Anyway, I deleted the existing keystore and the Eclipse ADT plugin kindly made another one behind the scenes, and I carried on. I uploaded the package and got an error, but it seemed to have succeeded. The cool thing was when I found github automatically pulls a QRcode from a Google service for the uploaded APK:

So I can just include that in my slide and people can use their Android device’s barcode reader to scan it and download if they so desire. So can you while you’re looking at this.

Of course I tried this, and I tried it on my phone, where I already had LogMyLife installed. It downloaded and nicely showed me the permissions it needed and notified me it would replace the current app. Then it proceeded to fail to install. There wasn’t really an informative message, but I think I know what happened.

That key I was talking about earlier? Well, it was of course different on my two dev machines. I’m pretty sure the phone refused to install the app because the key had changed from what was previously installed. I would have to un-install the app in order to install the version signed with a different key. Which leads me to wonder whether I’ll have the same problem once I sign it with my official market signing key for release? I don’t want to lose what data I already have been collecting on my phone, so if that’s the way it will be, I’m gonna be prioritizing the “Export/import data” feature way up.

I went ahead and signed up for an Android Market account finally. I’ll probably post something for beginners about the process on my neglected “Android from scratch” blog at some point. It’s pretty simple, but you don’t know what your $25 gets you to start with. Strangely enough, there doesn’t seem to be anything about signing your app on the market site. There is on the dev site, of course.
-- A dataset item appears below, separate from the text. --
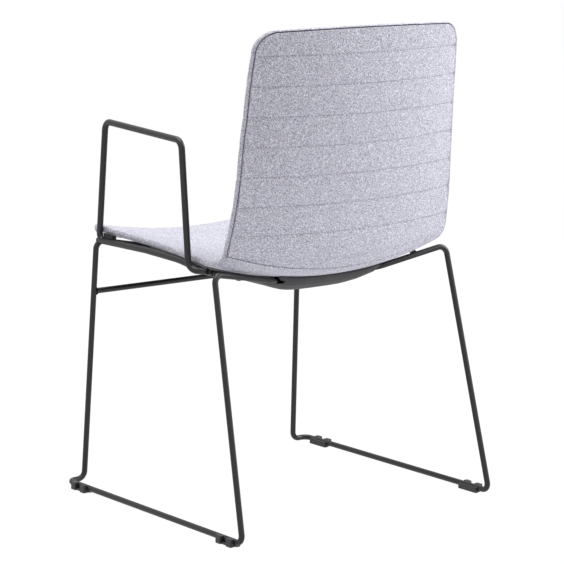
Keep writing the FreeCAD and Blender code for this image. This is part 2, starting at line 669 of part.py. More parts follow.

It seems somewhat complicated to do by hand, but pretty simple from the Eclipse plugin. Nothing seems to mention what happens when you change keys – what the practical consequences of doing that would be. I’ll find out soon enough. Just for fun I tried uploading my dev LogMyLife.apk, and received only the error message “Upload a valid APK.” I guess if you don’t know about this stuff they’re not gonna help you find it!